8. What trade-offs come with using EKS (Elastic Kubernetes Service) instead of ECS for managing microservices?

Answer:

• EKS Pros: Greater control over container orchestration, more flexibility for complex deployments, and compatibility with Kubernetes-native tools.
• EKS Cons: Higher learning curve, increased management overhead, and potential cost increases compared to ECS’s managed environment.
  The choice depends on the need for flexibility versus simplicity.

9. How does the system handle failure scenarios, such as a payment service crash?

Answer:

• Circuit Breaker Patterns: Prevents cascading failures by detecting and isolating failing services.
• Dead Letter Queues (DLQ): SQS queues ensure failed messages (e.g., payment failure notifications) are captured for further processing.
• Retries: Configured in services like Lambda to reattempt failed operations.
  These mechanisms ensure resilience and fault tolerance.

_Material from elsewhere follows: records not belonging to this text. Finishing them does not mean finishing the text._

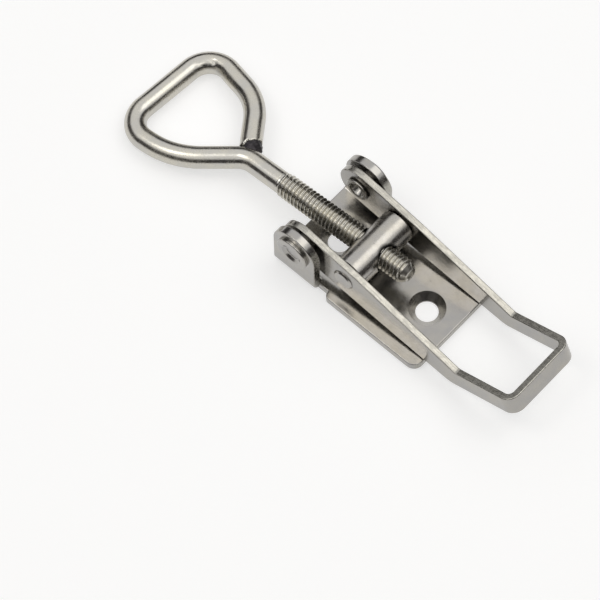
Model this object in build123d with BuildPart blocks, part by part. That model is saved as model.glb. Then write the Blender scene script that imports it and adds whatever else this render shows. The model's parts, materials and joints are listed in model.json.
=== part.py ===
from build123d import *

import math
import os

# Over centre toggle latch: a stamped base with two ears, a folded lever, a cross barrel and a
# threaded rod that ends in a welded wire loop. Millimetres.
# The origin is the middle of the screw hole pattern, on the underside of the base. +X points to the
# finger end of the lever, the hook reaches out to -X, and +Z is away from the mounting surface.

# Clearances
RUNNING = 0.05
EAR_GAP = 0.75
SIDE_PLAY = 0.15
FLARE_PLAY = 0.1

# Lever, folded from one strip; its outline is drawn from the rivet axis
LEVER_WIDTH = 19.5
LEVER_SHEET = 1.65
NOSE_RADIUS = 5.3
TOP_FALL = 9.3
SHOULDER_X = 16.0
SHOULDER_RADIUS = 60.0
KINK_X = 42.8
KINK_DROP = 3.8
KINK_RADIUS = 1.0
BOTTOM_FALL = 7.0
BELLY_BACK = 3.2
BELLY_RADIUS = 5.0
TAIL_RISE = 23.7
TAIL_HEIGHT = 4.6
TAIL_LENGTH = 16.2
TAIL_CORNER = 2.9
LEVER_EDGE = 0.25

# Base plate, with an ear outside each arm of the lever
BASE_SHEET = 2.0
BASE_LENGTH = 40.2
BASE_WIDTH = LEVER_WIDTH + 2 * (EAR_GAP + BASE_SHEET)
BASE_CORNER = 2.3
BEND_RADIUS = 2.8
NOTCH_LENGTH = 2.8
NOTCH_DEPTH = 1.45
NOTCH_CORNER = 0.3
STRIP_CORNER = 1.1
SCREW_SPACING = 25.0
SCREW_HOLE_RADIUS = 2.5
COUNTERSINK_RADIUS = 4.1
BASE_EDGE = 0.25

# Ears, bent up from the base, with the rivet axis at their middle
EAR_RADIUS = 5.8
PIVOT_HEIGHT = 11.0
PIVOT_X = EAR_RADIUS - BASE_LENGTH / 2

# Rivets, one through each ear, tubular and flared at the inner end
RIVET_RADIUS = 2.5
RIVET_HEAD_RADIUS = 4.1
RIVET_HEAD = 0.8
RIVET_HEAD_EDGE = 0.3
RIVET_DIMPLE_RADIUS = 2.0
RIVET_DIMPLE = 0.3
RIVET_FLARE_RADIUS = 2.95
RIVET_FLARE = 0.6
RIVET_BORE_RADIUS = 1.8
RIVET_WALL = 1.4

# Barrel that carries the rod, from the rivet axis
BARREL_AHEAD = 11.7
BARREL_DROP = 1.4
BARREL_RADIUS = 4.0
BARREL_PIN_RADIUS = 2.5
BARREL_PIN_PROUD = 0.4
BARREL_EDGE = 0.3
BORE_COUNTERSINK = 0.6

# Rod and loop, drawn in the rod's own plane: distance ahead of the barrel axis, then across.
# The loop's corners are where its straight runs would meet.
ROD_FALL = 6.4
WIRE_RADIUS = 2.5
THREAD_RADIUS = 2.8
THREAD_END = 26.6
THREAD_RUNOUT = 0.25
THREAD_PITCH = 1.0
THREAD_DEPTH = 0.56
THREAD_CREST = 0.125
ROD_TIP = 10.2
TIP_CHAMFER = 1.0
LOOP_CORNERS = [(36.9, 0), (49.5, -10.2), (64.0, -11.1), (62.0, 15.7), (45.2, 12.1)]
LOOP_RADII = [6.2, 20.0, 5.7, 5.9, 13.2]
LOOP_END = (39.4, 4.2)
WELD_RADIUS = 2.25
WELD_DEPTH = 5.0

# Two faces touch within this distance, and meet smoothly within this angle
TOUCH = 1e-4
SEAM_ANGLE = 10

EAR_FACE = BASE_WIDTH / 2
EAR_INSIDE = EAR_FACE - BASE_SHEET
ARM_FACE = LEVER_WIDTH / 2
ARM_INSIDE = ARM_FACE - LEVER_SHEET
BEND_START = EAR_FACE - BEND_RADIUS
BARREL_X = PIVOT_X + BARREL_AHEAD
BARREL_Z = PIVOT_HEIGHT - BARREL_DROP
FALL = math.radians(ROD_FALL)
RISE = math.radians(TAIL_RISE)


def side_plane(y):
    """The plane across the latch at y, with its origin on the rivet axis, x to the tail and y up."""
    return Plane(origin=(PIVOT_X, y, PIVOT_HEIGHT), x_dir=(1, 0, 0), z_dir=(0, -1, 0))


def rod_section(ahead, side=1):
    """The plane square to the rod, this far ahead of the barrel axis, facing the hook or, at side -1, the tip."""
    origin = rod_plane.from_local_coords(Vector(ahead, 0, 0))
    return Plane(origin=origin, x_dir=(0, 1, 0), z_dir=rod_plane.x_dir * side)


def outline_edges(part):
    """The edges where a sheet's faces meet at an angle, apart from the closed rims of its holes."""
    outline = ShapeList()
    for edge in part.edges().filter_by(lambda e: not e.is_closed):
        middle = edge @ 0.5
        sides = [face.normal_at(middle) for face in part.faces() if face.distance_to(middle) < TOUCH]
        if len(sides) == 2 and sides[0].get_angle(sides[1]) > SEAM_ANGLE:
            outline.append(edge)
    return outline


rod_plane = Plane(
    origin=(BARREL_X, 0, BARREL_Z),
    x_dir=(-math.cos(FALL), 0, -math.sin(FALL)),
    z_dir=(math.sin(FALL), 0, -math.cos(FALL)),
)

# The lever's tail leaves the kink along one slope, and its strip stands square to that slope
tail_way = Vector(math.cos(RISE), math.sin(RISE))
tail_up = Vector(-math.sin(RISE), math.cos(RISE))
kink_top = Vector(KINK_X, -KINK_DROP)
tail_foot = kink_top - tail_up * TAIL_HEIGHT
belly = tail_foot - tail_way * BELLY_BACK
tail_plane = Plane(
    origin=(PIVOT_X + tail_foot.X, 0, PIVOT_HEIGHT + tail_foot.Y),
    x_dir=(tail_way.X, 0, tail_way.Y),
    z_dir=(tail_up.X, 0, tail_up.Y),
)

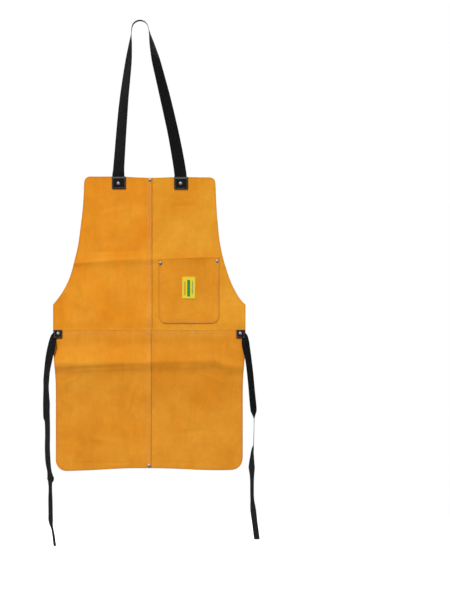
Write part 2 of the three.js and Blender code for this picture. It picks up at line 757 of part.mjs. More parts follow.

10. How does this architecture support high traffic from millions of users?

Answer:

• Horizontal Scaling: Auto Scaling Groups dynamically adjust the number of instances for ECS and Lambda functions.
• Load Balancing: ALB ensures even traffic distribution across services.
• Global Distribution: CloudFront CDN caches static assets (e.g., images, menus) globally to reduce latency.
• Decoupling: SNS/SQS queues prevent direct dependency between services, reducing performance bottlenecks.
  These practices make the system robust and capable of handling millions of users simultaneously.

Closing Thoughts

This set of questions and answers serves as a detailed guide to understanding the design, implementation, and management of a scalable and resilient online food ordering system using AWS microservices. By mastering these concepts, you can demonstrate strong architectural knowledge and practical problem-solving skills.